About Credit One Bank

Credit One Bank is a technology and data-driven financial services company headquartered in Las Vegas, Nevada. Founded in 1984, it relocated to Las Vegas in 1998 and has grown into one of the largest direct-to-consumer credit card issuers in the United States.

Credit One is a Member FDIC and a nationally chartered bank. The company primarily issues credit cards designed for consumers with fair, limited, or rebuilding credit, including cash back and points-based cards. 

Credit One reports having empowered nearly 40 million individuals with credit access and is an official partner of the Las Vegas Raiders, NASCAR, and the Vegas Golden Knights. The bank is a subsidiary of Credit One Financial, Inc.

Credit One.

Final Thoughts

Credit One Bank is a solid tool for building or rebuilding credit, but it is not designed for funding crypto purchases. The bank has no checking accounts, no debit cards, and no practical low-cost path into a crypto exchange.

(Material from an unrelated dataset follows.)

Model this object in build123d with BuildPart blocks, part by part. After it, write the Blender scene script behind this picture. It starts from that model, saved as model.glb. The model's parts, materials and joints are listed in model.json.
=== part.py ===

The move we would recommend for Credit One customers is simple: keep the credit card for everyday spending and credit building, open a free checking account at another bank if you do not already have one, and use that checking account to ACH into a FinCEN-registered exchange like Kraken. 

The biggest risk for Credit One cardholders is not Bitcoin itself. It is trying to buy crypto on a credit card, getting hit with a cash advance fee, immediate interest, and zero rewards.